The last two days I have heard with a number of people who are upset with themselves for missing this rally, or not gaining as much from it as they thought they should. Nearly everyone seems to have convinced themselves that they should have been able to stand out and catch swords without getting hurt despite most experience saying otherwise. The worry seems to be that “the bottom” is in and “I missed it”. So what!? If this is truly “the bottom” (which I doubt, but that does not mean I can not be wrong) then there are going to be plenty of stocks that go on to produce stellar gains during the course of the move higher, and not only will there be plenty of stocks moving but you will have setups that present you with a positive reward to risk payoff. Even though looking back it's “easy” to pick out the bottom and say “I should have been in”, doing so in the real world and doing so in hindsight are two different things. Now I'm seeing people who have had bad years running around like headless chickens. It's natural to want to make up the losses by chasing momentum, but sadly your most likely to do by taking this approach is make certain that your equity and self-confidence both suffer greatly. Again, just because something is going up does not mean you should buy it. Certainly you can, but I CAN jump off a tall bridge in the middle of winter if I decided to do that, but the simple fact that I can does not mean I SHOULD. Same thing goes for chasing momentum.
I have been trading since 1996, since I was 21 years old some of the countries smartest and most wealthy individuals have trusted me to manage money for them. I've been trusted with this money because I've shown good judgment (although not good spelling) over time. I follow my rules and do not put capital at risk simply to have a position on, or because I feel bad about a missed move. I treat capital preservation as the single most important objective because I know for sure that I can't make money tomorrow if I blow up today, so during difficult market periods I have problem standing aside and waiting for better opportunities. I may not be the fastest runner on the field, but I won't take a nap in the middle of the race and I always make sure I can finish the race, usually in good time. Now, many people say “Well thats all well and good for you Brandon, your “rich” and can afford to sit in cash, waiting for the market to come to you”. That's a nice way to rationalize a trading addiction or the simple fear of missing a gain, but I can assure you that I would never have gotten the chance to get rich in the first place if I did not have a willingness to get out of the markets at certain times. Over time gains need to be made, and since people pay me well they expect not just gains, but superior ones as well. The most important aspect of doing that is capital preservation and following your rules.
So where does this leave me right now? There is no denying that the gains over the last few days have been spectacular, but the move down before it was also. I will continue to watch the market very carefully for a follow through day. I'll also be watching very closely the price and volume patterns that show themselves when the market has its first pullback from this move higher. If these things line up, then I'll go into the market more aggressively and be looking at leading names such as EZPW, CIR, MMSI, AFAM, MA, JBHT and many others that look like they do. At the same time I'm a bit like Ole Jolly Saint Nick, always making my list and checking it twice. In this case, as the market has rallied I've been paying extra close attention to former leaders like RIMM, AAPL, and GOOG that have not played along with the rally. A lot of leading commodities, both the physical commodity itself and many stocks effected by the prices of them have very weak over the last few days, several of them are in my opinion putting in important intermediate and possibly long term tops.
Any questions or comments feel free to email me brandonfredrickson1@gmail.com

1 comment:

guy said...

Interesting remarks, Brandon! Thank you.

Would you say that a good way of determining whether this rally is sustainable or not is by answering the question of what are the earnings drivers (for any sector) at present? It doesn't appear that there are too many, including lowered interest rates... as credit is scarce. What would make financials and airlines earnings stabilize? Looking at oil like a hawk.
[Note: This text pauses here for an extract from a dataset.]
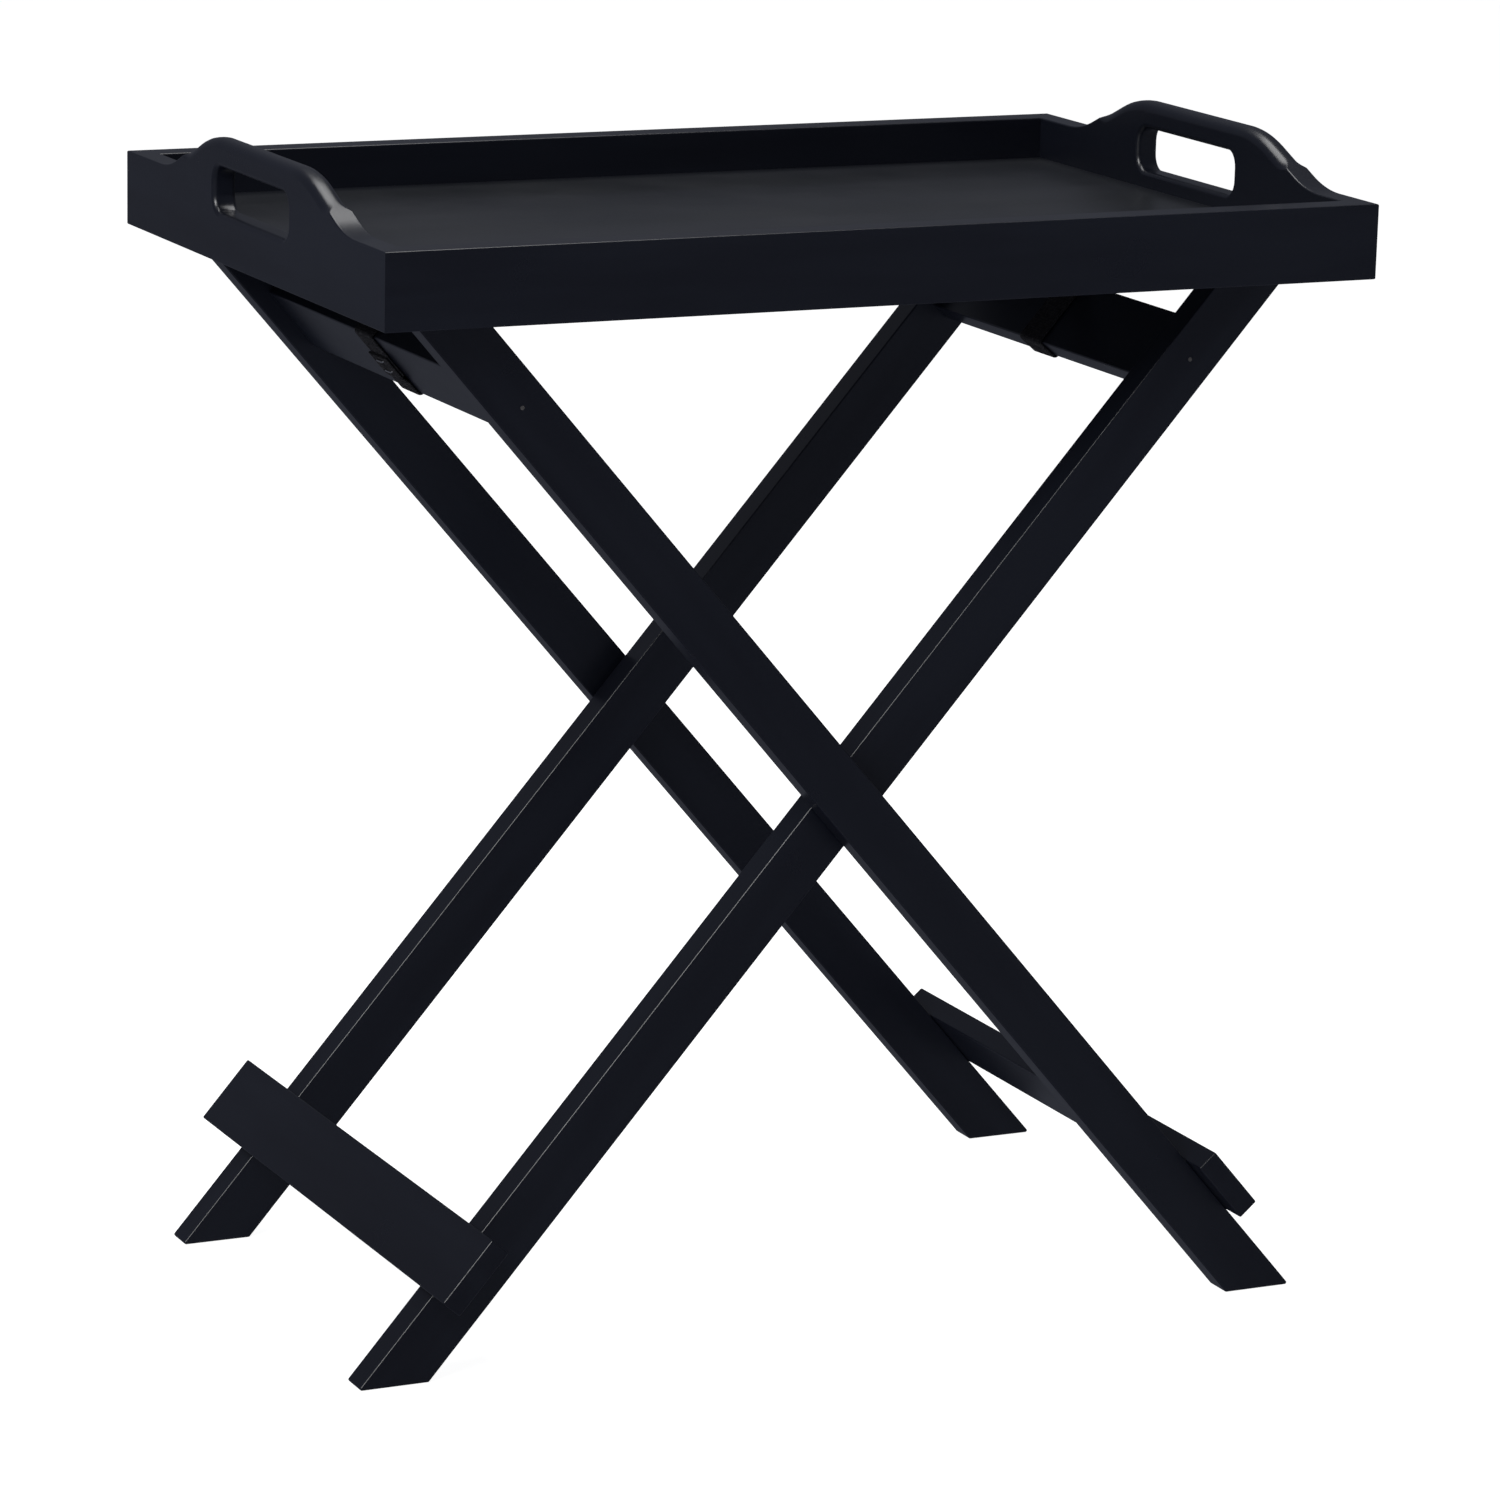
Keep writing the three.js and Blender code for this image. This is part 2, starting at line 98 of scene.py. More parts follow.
class Nodes:
    """Builds a node tree with short calls."""

    def __init__(self, tree):
        self.tree = tree

    def add(self, kind, **values):
        node = self.tree.nodes.new(kind)
        for key, value in values.items():
            if hasattr(node, key):
                setattr(node, key, value)
            else:
                node.inputs[key.replace("_", " ")].default_value = value
        return node

    def link(self, source, target):
        self.tree.links.new(source, target)

    def math(self, operation, a, b=0.0, clamp=False):
        node = self.add("ShaderNodeMath", operation=operation, use_clamp=clamp)
        for socket, value in zip(node.inputs, (a, b)):
            if hasattr(value, "is_output"):
                self.link(value, socket)
            else:
                socket.default_value = value
        return node.outputs[0]

    def ramp(self, source, low, high, smooth=True):
        """0 below low, 1 above high."""
        node = self.add("ShaderNodeMapRange", clamp=True)
        node.interpolation_type = "SMOOTHSTEP" if smooth else "LINEAR"
        node.inputs["From Min"].default_value = low
        node.inputs["From Max"].default_value = high
        self.link(source, node.inputs["Value"])
        return node.outputs["Result"]

    def mix(self, factor, a, b):
        node = self.add("ShaderNodeMix", data_type="RGBA")
        for socket, value in ((node.inputs[0], factor), (node.inputs[6], a), (node.inputs[7], b)):
            if hasattr(value, "is_output"):
                self.link(value, socket)
            elif hasattr(value, "__len__"):
                socket.default_value = (*value, 1.0)
            else:
                socket.default_value = value
        return node.outputs[2]

    def noise(self, vector, scale, detail=3.0, roughness=0.55, stretch=(1, 1, 1)):
        mapping = self.add("ShaderNodeMapping")
        mapping.inputs["Scale"].default_value = stretch
        self.link(vector, mapping.inputs["Vector"])
        node = self.add("ShaderNodeTexNoise", Scale=scale, Detail=detail, Roughness=roughness)
        self.link(mapping.outputs["Vector"], node.inputs["Vector"])
        return node.outputs["Fac"]


def new_material(name, roughness, metallic=0.0):
    material = bpy.data.materials.new(name)
    material.use_nodes = True
    tree = material.node_tree
    shader = tree.nodes["Principled BSDF"]
    shader.inputs["Roughness"].default_value = roughness
    shader.inputs["Metallic"].default_value = metallic
    nodes = Nodes(tree)
    coordinates = nodes.add("ShaderNodeTexCoord").outputs["Object"]
    return material, nodes, shader, coordinates


# ------------------------------------------------------------------ materials


def painted_wood(name, dark, light, grain, roughness):
    """Satin black paint. The grain runs along local X and shows through as fine relief."""
    material, n, shader, at = new_material(name, roughness)
    fibres = n.noise(at, 420, 4, 0.6, (0.05, 1, 1))
    figure = n.noise(at, 26, 3, 0.6, (0.12, 1, 1))
    stipple = n.noise(at, 1500, 2, 0.5)
    tone = n.ramp(figure, 0.3, 0.7)
    n.link(n.mix(tone, dark, light), shader.inputs["Base Color"])
    uneven = n.noise(at, 14, 3, 0.6)
    gloss = n.math("ADD", roughness - 0.07, n.math("MULTIPLY", uneven, 0.14))
    n.link(gloss, shader.inputs["Roughness"])
    height = n.math("ADD", n.math("MULTIPLY", fibres, 0.12), n.math("MULTIPLY", stipple, 0.5))
    bump = n.add("ShaderNodeBump", Strength=grain, Distance=0.00012)
    n.link(height, bump.inputs["Height"])
    n.link(bump.outputs["Normal"], shader.inputs["Normal"])
    return material


def raw_wood(name):
    material, n, shader, at = new_material(name, 0.6)
    rings = n.noise(at, 900, 3, 0.6, (1, 1, 0.06))
    n.link(n.mix(n.ramp(rings, 0.3, 0.7), (0.42, 0.26, 0.13), (0.62, 0.43, 0.24)),
           shader.inputs["Base Color"])
    bump = n.add("ShaderNodeBump", Strength=0.4, Distance=0.0001)
    n.link(rings, bump.inputs["Height"])
    n.link(bump.outputs["Normal"], shader.inputs["Normal"])
    return material


def wire_steel(name):
    material, n, shader, at = new_material(name, 0.25, 1.0)
    drawn = n.noise(at, 1800, 3, 0.6, (1, 1, 1))
    n.link(n.mix(n.ramp(drawn, 0.3, 0.8), (0.78, 0.78, 0.79), (0.55, 0.55, 0.57)),
           shader.inputs["Base Color"])
    n.link(n.math("ADD", 0.2, n.math("MULTIPLY", drawn, 0.15)), shader.inputs["Roughness"])
    return material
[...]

Been checking on comm's too and see that the BDI (Baltic dry freight) is still in a short term downturn. You think China and India have started to buy less? And would Central Banks around the world starting to tighten (will make a list) make for a marked global slowdown hurting further one of the last few bastions in the american economy (exports)? That would make shorting railroads a good trade. Thank you again for this blog.